As the dark side of fast fashion’s carbon footprint is quickly being exposed to the world, buyers are starting to think twice about their shopping habits. In response, many brands are introducing sustainable collections, but will this be enough to convince shoppers they are making a moral purchase? A survey by French brand Patatam found one in five British women now feel guilty when they buy something new; and that almost two in three were happy to buy second-hand items.
It seems the answer to brand’s and buyer’s climate-conscious problems could be fashion rental services. Previously rented clothes were largely regarded for special occasions, like renting a tuxedo or gown, but due to environmentally aware shoppers, there is an increasingly high drive for everyday-wear rental services.
A key sign of this transition is high-street giant, Urban Outfitters, announcing the launch of their new rental service last week. Called Nuuly, the service will initially be made available in the US this summer. Nuuly will offer in a month’s subscription fee; 6 items of clothes, laundry and dry cleaning, free delivery, no damage or late fees and the option to buy items that you love.
Alongside Urban Outfitters, H&M has said it’s looking into a rental modal part of its sustainability agenda and The Westfield Group has run trials of rental services.
Rental services for everyday-wear could also form a vital opportunity to breakdown pressures social media holds over young people – a study by Hubbub found one in six young people do not feel comfortable wearing the same clothes again if they have been seen wearing them on social media. Collaborations between rental fashion services and social media influencers could highlight environmentally friendly shopping habits and still promote current trends.

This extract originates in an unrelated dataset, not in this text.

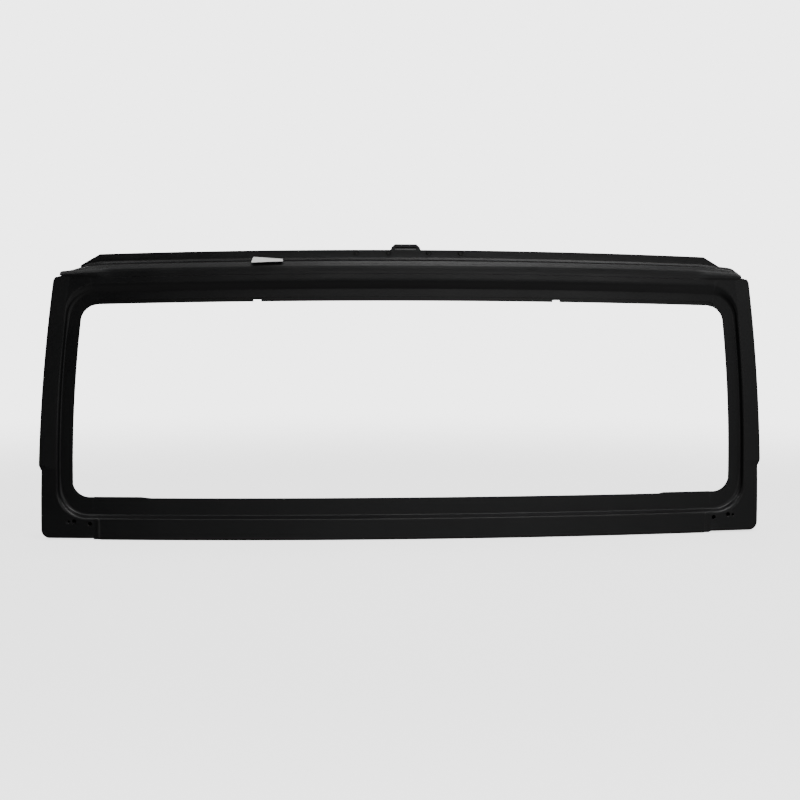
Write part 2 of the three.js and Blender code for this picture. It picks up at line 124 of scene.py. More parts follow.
HEADER_SET_BACK = 8  # the header's front flange stops short of the rear one
NOTCH_PLACES = (-309.5, 301.5)
NOTCH_WIDTH = 17
NOTCH_HEIGHT = 4

# The door rails, over the pillars' faces and sides.
DOOR_BOTTOM = 156
DOOR_END = 144
DOOR_TUCK = 3.6  # its ends are joggled in by this much
DOOR_SHOULDER = 537
DOOR_TOP = 545.5  # 543 in the CAD model
DOOR_INNER_OFFSET = 33
DOOR_DEPTH = 34
DOOR_LIP = 4
DOOR_FOOT_PROUD = 0.2  # how far its lower end stands off the face
DOOR_ROUNDS = (3.4, 1.8)

HINGE_BOLTS = ((648, 32.5, 4.3), (680, 37.5, 4.3), (691, 36.8, 2.5))  # x, z, radius
HINGE_NUT = {"flats": 13, "height": 6, "bore": 4.3}
HINGE_PLATE_THICKNESS = 3

# The seat is 1.7 farther back than in the CAD model.
BRACKET = {"thickness": 2.5, "seat": 50, "foot": 574, "shoulder": 588.8, "top": 601, "tab": -6.5}
FLANGE_BOLT = {"z": 584, "hole": 3.4, "shank": 3, "flats": 10, "head": 4, "nut": 5}
FLANGE_BOLT_PLACES = {"bracket": 41, "flange": 107}

depth_origin = cad_box[0][1] / MM - FRONT_DEPTH
height_origin = cad_box[0][2] / MM


def ramp(value, start, end):
    """Runs from 0 at the start to 1 at the end, and is level beyond them."""
    return np.clip((value - start) / (end - start), 0, 1)


def eased(share):
    return share ** 2 * (3 - 2 * share)


def conic(start, bend, end, weight, t):
    """Points of a curve that leaves start and reaches end along the lines through bend."""
    parts = (1 - t) ** 2, 2 * t * (1 - t) * weight, t ** 2
    return (parts[0] * start + parts[1] * bend + parts[2] * end) / sum(parts)


# ---------- body curvature

def slope(x):
    return np.clip(x, -STRAIGHT_FROM, STRAIGHT_FROM) / BOW_RADIUS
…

On paper everyday-wear rental services seem like the perfect solution to fast-fashion, but it has already attracted scepticism from multiple sources.
“The increase in fashion rental should drive the production of clothes that are more durable, which is good in terms of sustainability,” says Heather Poore, Hubbub’s creative director. “But the rental model is new and still being tested… You have to balance the potential mass scale of rental with sustainable ways to get clothes to people. Online deliveries already have a big environmental impact.”
Extinction Rebellion has called for a complete boycott of the fashion industry, saying no to any new item of clothing for 52-weeks due to the amount of land, crops and extraction of oil it takes to produce synthetic fibres. While rental-services aren’t exactly new items of clothing it still raises questions of just how different it can be to fast-fashion? Why would big companies, who have always prioritised profit over climate-friendly procedures, now completely change? Money still makes the fashion world go round.
Urban Outfitters and H&M trialling rental clothes is a huge step towards a conscious fashion future, but the public must be wary of how rental-services could easily be used to sweep the industry’s staggering climate footprint under the rug.